6. Frequently Asked Questions (FAQ)

• Q: What is the difference between the AD202 and the TI AMC1200?

• A: The AD202 uses transformer-coupled isolation and requires a 15V supply, offering extreme longevity and built-in isolated power outputs. The AMC1200 uses capacitive isolation, is significantly cheaper, and runs on modern 3.3V/5V logic rails, but lacks the isolated power output feature.

• Q: Can the AD202 be used in high-voltage battery monitoring?

• A: Yes, it is widely used for high voltage instrumentation and multichannel data acquisition in battery management systems (BMS) due to its 2000V peak continuous isolation.

• Q: Where can I find the datasheet and library files for AD202?

• A: The official AD202 datasheet, application notes, and CAD models (symbols/footprints) can be downloaded directly from the Analog Devices website or authorized distributor portals.

• Q: Is the AD202 suitable for battery-operated devices?

• A: It is generally not recommended for low-power battery devices due to the strict 15V supply requirement and higher quiescent current compared to modern low-power ICs.

• Q: How do I configure the uncommitted input amplifier?

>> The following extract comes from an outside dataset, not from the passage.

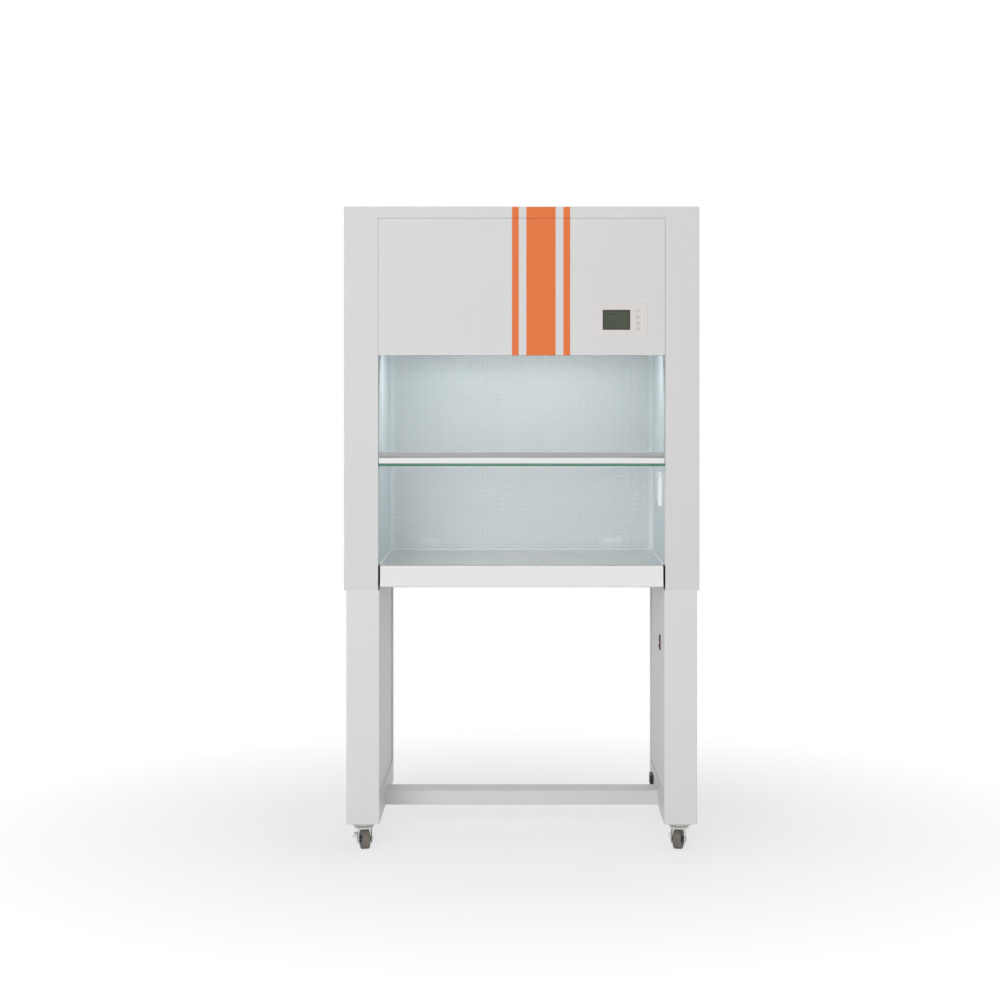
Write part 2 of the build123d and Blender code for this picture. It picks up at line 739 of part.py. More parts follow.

• A: The input stage functions like a standard op-amp. You can configure it for inverting, non-inverting, or differential gain using standard resistor feedback networks before the signal passes through the isolation barrier.

7. Resources

• Development Tools & Software: Use LTspice (provided by Analog Devices) to simulate the AD202's input stage and overall circuit response before committing to a physical PCB layout.